--- START OF ITEMS ---

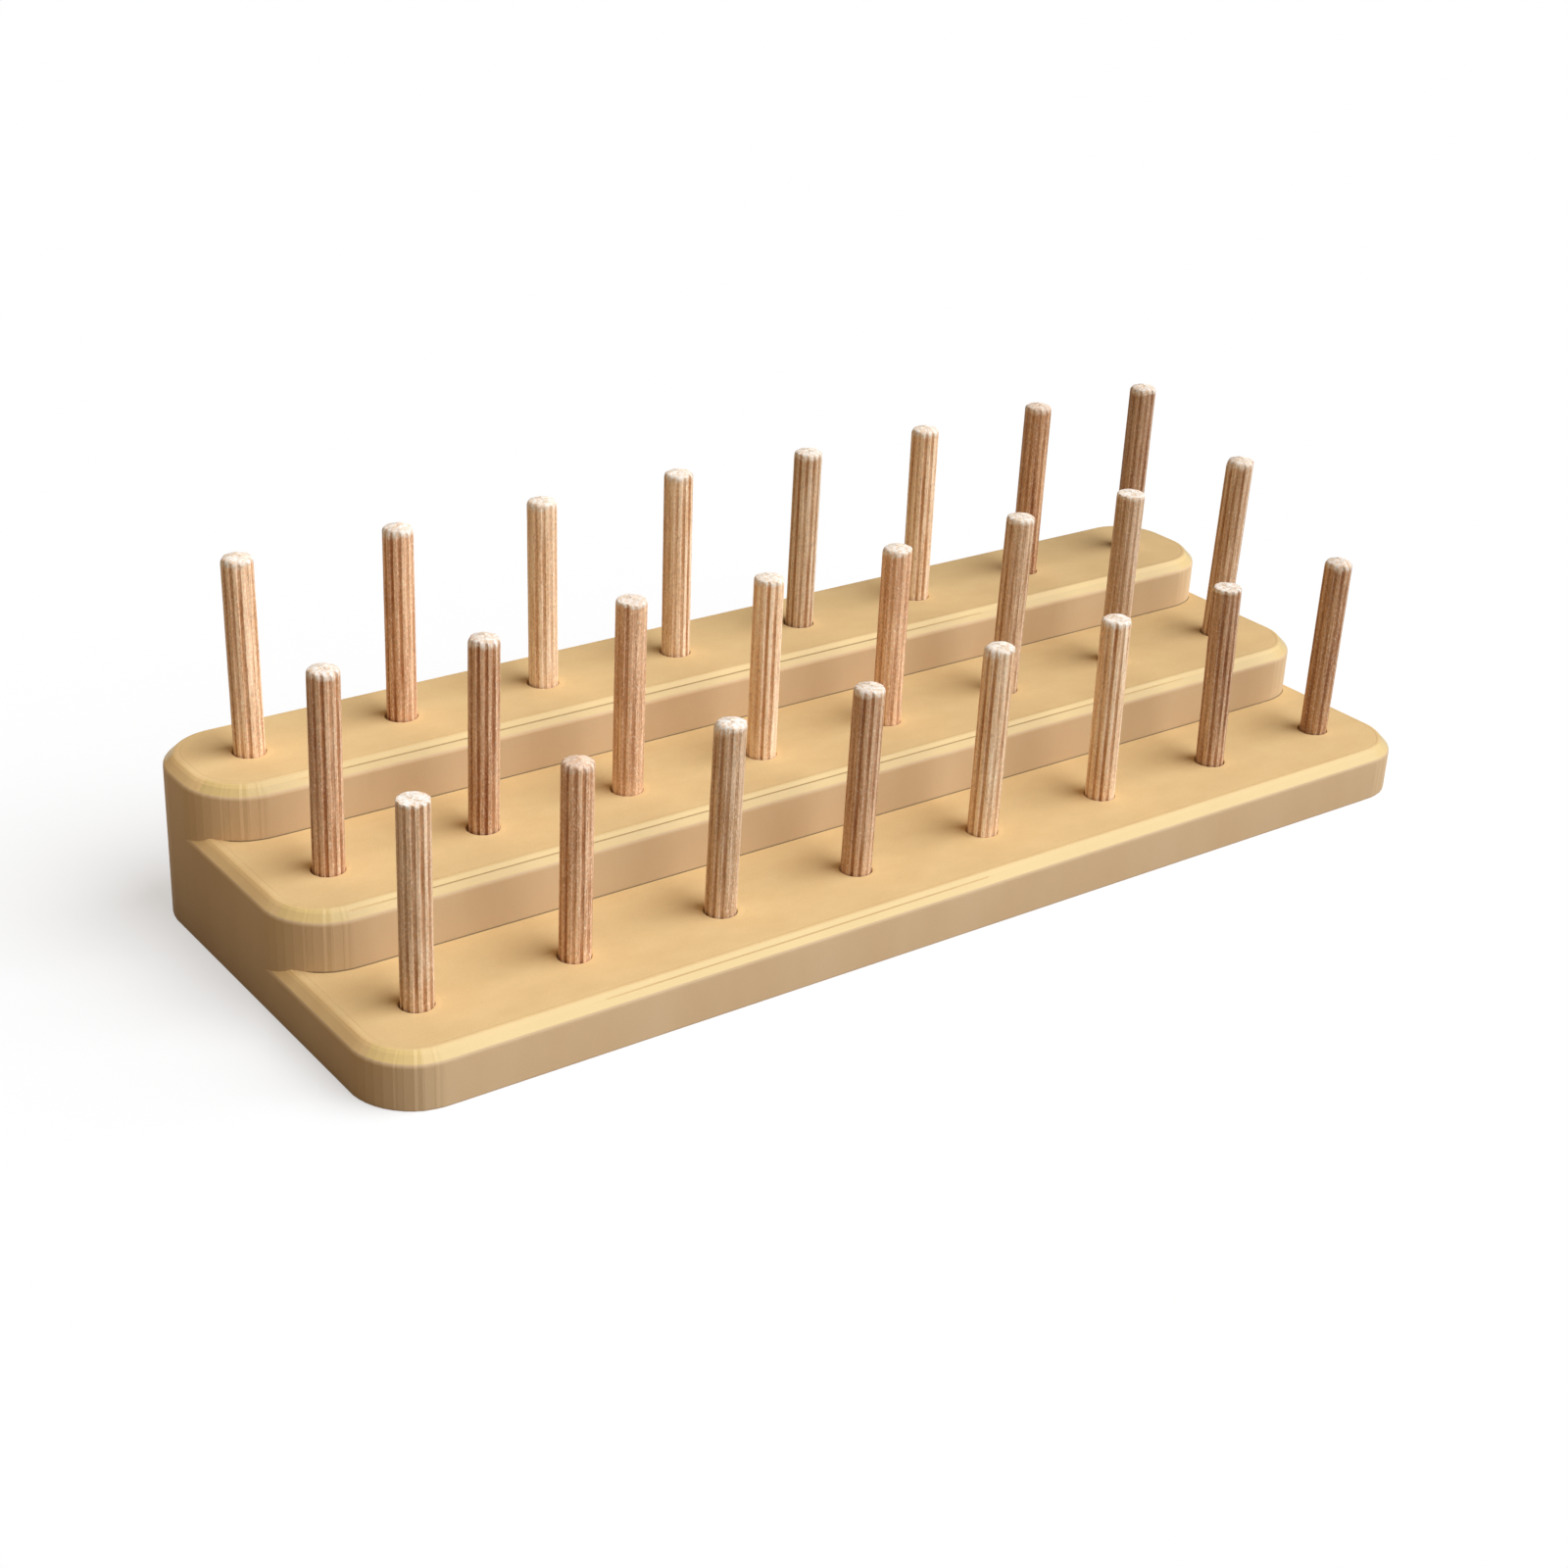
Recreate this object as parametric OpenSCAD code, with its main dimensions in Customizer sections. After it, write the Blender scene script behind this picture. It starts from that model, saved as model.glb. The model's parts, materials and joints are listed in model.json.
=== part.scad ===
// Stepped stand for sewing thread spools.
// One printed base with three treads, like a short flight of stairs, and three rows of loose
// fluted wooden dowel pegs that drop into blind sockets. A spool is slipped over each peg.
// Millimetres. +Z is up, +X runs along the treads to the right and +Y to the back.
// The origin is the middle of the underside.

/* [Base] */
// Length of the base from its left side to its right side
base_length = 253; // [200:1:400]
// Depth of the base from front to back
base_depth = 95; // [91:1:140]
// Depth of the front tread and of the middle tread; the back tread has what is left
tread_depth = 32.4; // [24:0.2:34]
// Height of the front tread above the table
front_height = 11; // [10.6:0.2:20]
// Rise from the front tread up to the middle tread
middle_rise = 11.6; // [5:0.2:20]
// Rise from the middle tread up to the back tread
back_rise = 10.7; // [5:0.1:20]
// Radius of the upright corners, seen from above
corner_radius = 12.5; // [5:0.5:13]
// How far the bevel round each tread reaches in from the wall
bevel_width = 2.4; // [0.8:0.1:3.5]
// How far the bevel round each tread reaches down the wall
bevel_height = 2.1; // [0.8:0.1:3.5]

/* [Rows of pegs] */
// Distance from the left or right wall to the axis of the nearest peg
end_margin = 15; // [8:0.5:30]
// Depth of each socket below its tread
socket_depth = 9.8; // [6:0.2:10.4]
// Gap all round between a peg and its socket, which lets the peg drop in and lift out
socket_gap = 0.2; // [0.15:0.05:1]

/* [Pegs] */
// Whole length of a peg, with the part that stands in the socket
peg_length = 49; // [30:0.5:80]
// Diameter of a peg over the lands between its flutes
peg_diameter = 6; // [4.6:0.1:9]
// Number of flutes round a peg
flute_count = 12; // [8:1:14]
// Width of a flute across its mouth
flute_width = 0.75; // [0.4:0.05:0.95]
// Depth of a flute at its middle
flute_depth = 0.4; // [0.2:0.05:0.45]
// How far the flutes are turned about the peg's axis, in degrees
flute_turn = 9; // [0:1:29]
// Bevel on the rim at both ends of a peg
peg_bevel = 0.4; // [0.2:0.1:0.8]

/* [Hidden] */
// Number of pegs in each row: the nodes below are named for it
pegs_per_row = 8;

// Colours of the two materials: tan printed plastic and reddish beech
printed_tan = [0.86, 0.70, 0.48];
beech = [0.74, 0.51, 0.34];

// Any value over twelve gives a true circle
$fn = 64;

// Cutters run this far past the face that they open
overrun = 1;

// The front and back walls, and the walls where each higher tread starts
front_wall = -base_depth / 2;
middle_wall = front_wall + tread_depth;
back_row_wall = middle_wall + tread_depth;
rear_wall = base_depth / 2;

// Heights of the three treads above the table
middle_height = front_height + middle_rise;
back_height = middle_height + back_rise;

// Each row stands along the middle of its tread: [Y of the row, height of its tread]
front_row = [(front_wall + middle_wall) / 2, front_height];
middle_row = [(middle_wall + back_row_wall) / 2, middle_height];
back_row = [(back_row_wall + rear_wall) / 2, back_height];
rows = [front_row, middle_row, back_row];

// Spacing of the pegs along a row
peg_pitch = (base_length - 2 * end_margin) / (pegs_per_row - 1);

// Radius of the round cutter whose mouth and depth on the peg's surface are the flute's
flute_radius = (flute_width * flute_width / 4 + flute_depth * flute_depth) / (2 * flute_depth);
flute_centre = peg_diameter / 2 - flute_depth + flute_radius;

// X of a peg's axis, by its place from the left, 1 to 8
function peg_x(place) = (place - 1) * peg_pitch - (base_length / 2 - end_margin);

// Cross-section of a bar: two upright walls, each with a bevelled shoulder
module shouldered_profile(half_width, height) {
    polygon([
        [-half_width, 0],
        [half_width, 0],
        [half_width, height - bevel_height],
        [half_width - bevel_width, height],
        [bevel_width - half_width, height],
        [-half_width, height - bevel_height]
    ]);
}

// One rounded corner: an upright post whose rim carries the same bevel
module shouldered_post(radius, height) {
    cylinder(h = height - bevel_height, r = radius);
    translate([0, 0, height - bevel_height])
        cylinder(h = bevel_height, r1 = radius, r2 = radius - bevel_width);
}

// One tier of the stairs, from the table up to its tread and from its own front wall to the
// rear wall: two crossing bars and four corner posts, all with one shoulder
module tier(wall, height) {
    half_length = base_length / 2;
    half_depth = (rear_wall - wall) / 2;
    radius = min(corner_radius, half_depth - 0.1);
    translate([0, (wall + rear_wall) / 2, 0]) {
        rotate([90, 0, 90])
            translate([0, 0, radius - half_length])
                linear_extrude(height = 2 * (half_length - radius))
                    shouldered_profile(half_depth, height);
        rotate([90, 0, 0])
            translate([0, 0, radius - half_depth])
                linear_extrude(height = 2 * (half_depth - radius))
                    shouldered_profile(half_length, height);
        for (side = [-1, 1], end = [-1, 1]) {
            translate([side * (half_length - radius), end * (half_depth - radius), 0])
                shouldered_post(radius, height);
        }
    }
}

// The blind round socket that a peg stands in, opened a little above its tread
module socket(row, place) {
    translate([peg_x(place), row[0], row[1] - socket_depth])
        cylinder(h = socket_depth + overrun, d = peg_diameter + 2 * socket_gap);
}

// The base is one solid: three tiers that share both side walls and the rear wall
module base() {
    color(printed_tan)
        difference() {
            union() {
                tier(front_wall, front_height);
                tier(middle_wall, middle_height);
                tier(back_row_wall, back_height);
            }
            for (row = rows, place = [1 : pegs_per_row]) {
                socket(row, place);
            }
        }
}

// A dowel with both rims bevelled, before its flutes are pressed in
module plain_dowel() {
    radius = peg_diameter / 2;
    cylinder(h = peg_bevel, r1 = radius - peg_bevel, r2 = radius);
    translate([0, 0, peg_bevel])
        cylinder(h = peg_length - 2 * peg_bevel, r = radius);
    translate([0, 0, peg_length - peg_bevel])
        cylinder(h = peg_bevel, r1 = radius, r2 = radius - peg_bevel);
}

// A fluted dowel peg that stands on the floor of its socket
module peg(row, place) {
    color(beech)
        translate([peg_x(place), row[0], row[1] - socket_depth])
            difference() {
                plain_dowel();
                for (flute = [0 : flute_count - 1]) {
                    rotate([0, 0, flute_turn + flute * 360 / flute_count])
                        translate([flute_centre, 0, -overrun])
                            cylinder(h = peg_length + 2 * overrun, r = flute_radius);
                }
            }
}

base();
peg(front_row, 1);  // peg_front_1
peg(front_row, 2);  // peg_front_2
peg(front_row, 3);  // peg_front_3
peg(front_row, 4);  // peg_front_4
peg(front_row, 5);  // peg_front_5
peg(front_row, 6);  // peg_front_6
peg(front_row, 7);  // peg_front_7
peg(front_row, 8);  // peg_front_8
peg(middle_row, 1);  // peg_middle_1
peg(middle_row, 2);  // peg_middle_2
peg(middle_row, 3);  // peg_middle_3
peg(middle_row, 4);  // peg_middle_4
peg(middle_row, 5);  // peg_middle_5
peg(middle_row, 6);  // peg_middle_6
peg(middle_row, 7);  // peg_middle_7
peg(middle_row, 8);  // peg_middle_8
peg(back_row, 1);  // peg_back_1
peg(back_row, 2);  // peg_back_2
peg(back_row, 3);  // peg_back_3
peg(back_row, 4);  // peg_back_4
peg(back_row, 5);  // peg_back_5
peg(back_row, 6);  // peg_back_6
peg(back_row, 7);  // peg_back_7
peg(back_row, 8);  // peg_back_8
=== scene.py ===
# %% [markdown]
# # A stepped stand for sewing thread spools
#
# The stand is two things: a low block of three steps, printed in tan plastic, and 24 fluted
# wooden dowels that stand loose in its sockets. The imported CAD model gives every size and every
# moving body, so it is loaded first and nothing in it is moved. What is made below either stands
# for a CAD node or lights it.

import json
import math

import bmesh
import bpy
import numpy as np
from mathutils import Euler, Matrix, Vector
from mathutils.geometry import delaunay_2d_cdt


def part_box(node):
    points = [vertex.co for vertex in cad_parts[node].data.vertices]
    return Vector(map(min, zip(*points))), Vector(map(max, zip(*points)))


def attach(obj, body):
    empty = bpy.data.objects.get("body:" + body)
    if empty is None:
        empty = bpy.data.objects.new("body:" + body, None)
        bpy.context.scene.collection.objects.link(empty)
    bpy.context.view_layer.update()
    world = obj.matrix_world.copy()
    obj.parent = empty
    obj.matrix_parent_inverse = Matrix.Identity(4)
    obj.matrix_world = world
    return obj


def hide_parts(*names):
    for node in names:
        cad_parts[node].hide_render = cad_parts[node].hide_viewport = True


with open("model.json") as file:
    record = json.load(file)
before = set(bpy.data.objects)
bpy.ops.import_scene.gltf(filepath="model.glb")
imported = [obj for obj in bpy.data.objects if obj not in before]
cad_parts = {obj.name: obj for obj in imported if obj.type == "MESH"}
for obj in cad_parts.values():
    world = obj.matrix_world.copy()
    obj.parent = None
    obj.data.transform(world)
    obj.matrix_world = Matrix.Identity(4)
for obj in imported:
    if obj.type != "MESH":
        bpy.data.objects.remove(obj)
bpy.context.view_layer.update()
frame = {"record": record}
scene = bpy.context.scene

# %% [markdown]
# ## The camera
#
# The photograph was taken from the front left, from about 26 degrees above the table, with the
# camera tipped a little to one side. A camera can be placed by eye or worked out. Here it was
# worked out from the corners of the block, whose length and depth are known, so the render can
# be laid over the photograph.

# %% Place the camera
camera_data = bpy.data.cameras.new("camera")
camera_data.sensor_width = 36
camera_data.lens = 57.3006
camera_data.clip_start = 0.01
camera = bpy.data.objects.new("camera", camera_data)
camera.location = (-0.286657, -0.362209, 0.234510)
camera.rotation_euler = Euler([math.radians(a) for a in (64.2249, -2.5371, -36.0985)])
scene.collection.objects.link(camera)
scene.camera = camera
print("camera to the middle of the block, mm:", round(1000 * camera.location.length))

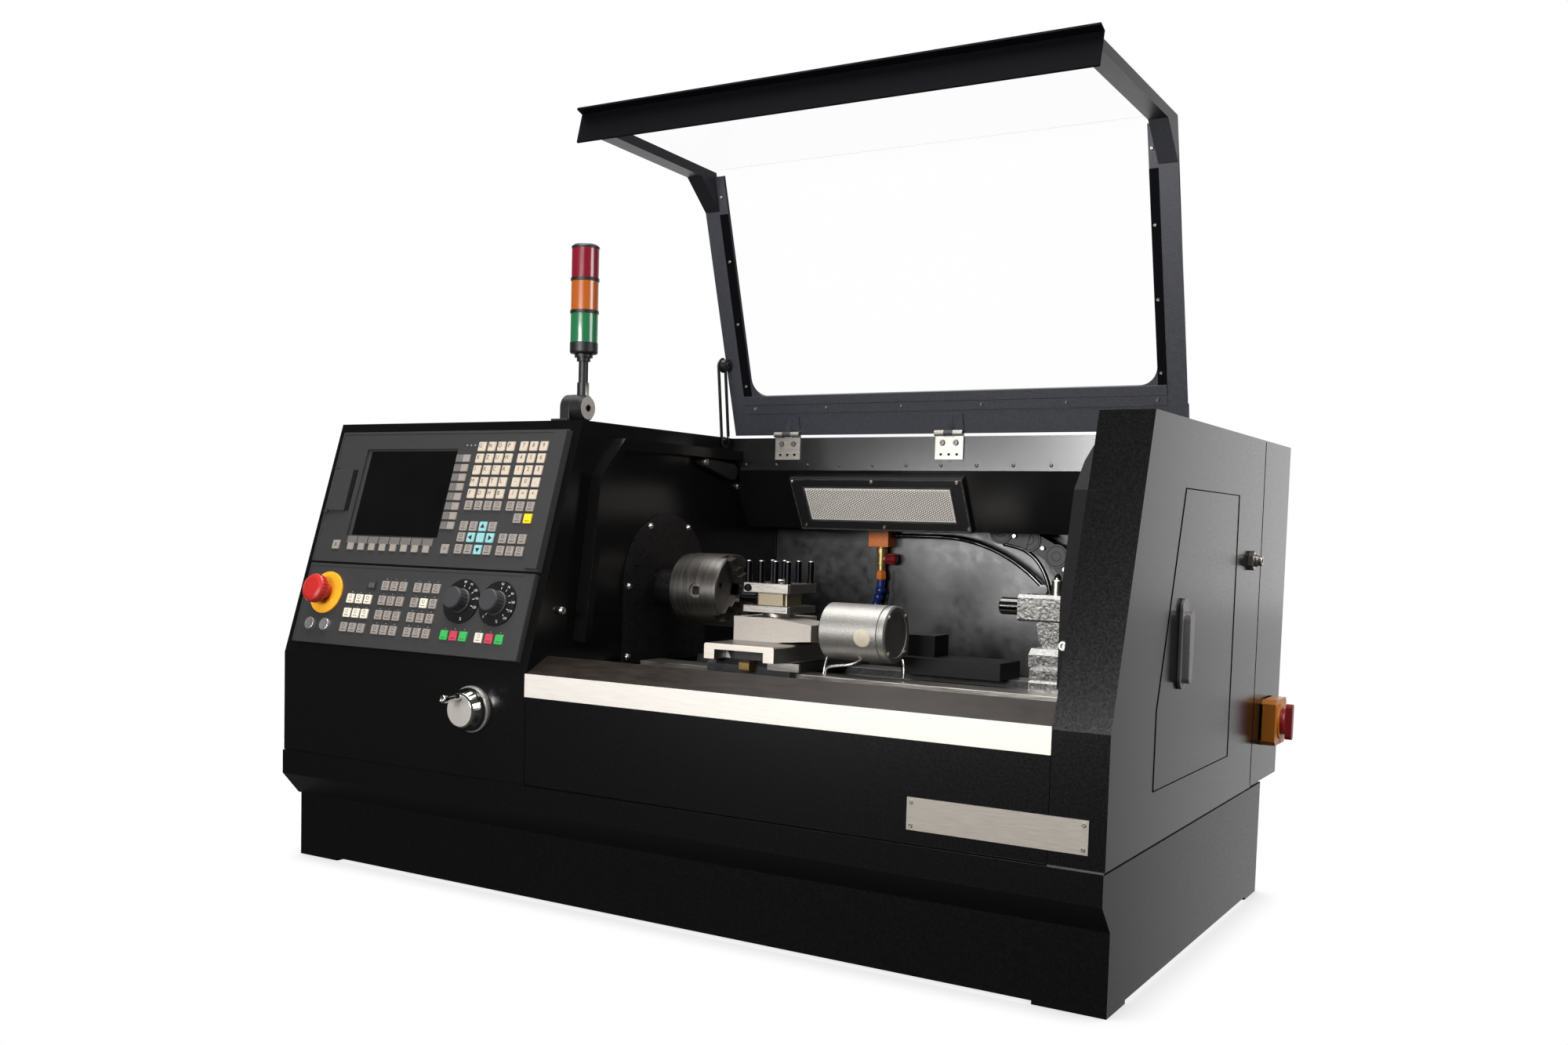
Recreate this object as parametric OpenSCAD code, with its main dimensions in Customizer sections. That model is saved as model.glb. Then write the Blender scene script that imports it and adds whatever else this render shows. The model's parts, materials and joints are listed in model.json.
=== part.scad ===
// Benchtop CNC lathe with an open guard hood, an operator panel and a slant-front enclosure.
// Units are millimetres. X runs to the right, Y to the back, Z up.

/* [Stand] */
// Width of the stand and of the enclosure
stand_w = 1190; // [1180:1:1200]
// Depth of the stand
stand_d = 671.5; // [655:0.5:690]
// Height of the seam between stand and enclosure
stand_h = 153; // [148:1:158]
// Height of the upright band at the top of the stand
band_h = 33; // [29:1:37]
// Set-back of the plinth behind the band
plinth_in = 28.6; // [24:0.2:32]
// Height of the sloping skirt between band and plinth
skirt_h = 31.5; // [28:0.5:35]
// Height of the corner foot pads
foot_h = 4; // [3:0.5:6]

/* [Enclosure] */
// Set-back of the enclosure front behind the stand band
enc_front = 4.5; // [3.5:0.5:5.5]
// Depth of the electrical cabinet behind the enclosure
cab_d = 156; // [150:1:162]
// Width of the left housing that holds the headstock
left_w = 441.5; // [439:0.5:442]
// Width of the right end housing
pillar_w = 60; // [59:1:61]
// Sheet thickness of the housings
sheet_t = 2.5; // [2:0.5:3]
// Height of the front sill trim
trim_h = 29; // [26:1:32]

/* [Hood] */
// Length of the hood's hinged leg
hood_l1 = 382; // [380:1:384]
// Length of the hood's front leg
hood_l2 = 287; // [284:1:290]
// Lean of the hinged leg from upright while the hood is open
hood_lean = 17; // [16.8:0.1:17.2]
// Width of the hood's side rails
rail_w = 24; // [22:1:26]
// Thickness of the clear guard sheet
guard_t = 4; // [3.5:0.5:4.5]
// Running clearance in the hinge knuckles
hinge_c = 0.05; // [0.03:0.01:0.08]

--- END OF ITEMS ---

- EXERCISE GOAL -
Note every line above where the string "behind" shows up, and copy those lines.

- ANSWER TO THE PROBLEM -
Recreate this object as parametric OpenSCAD code, with its main dimensions in Customizer sections. After it, write the Blender scene script behind this picture. It starts from that model, saved as model.glb. The model's parts, materials and joints are listed in model.json.
// Set-back of the plinth behind the band
// Set-back of the enclosure front behind the stand band
// Depth of the electrical cabinet behind the enclosure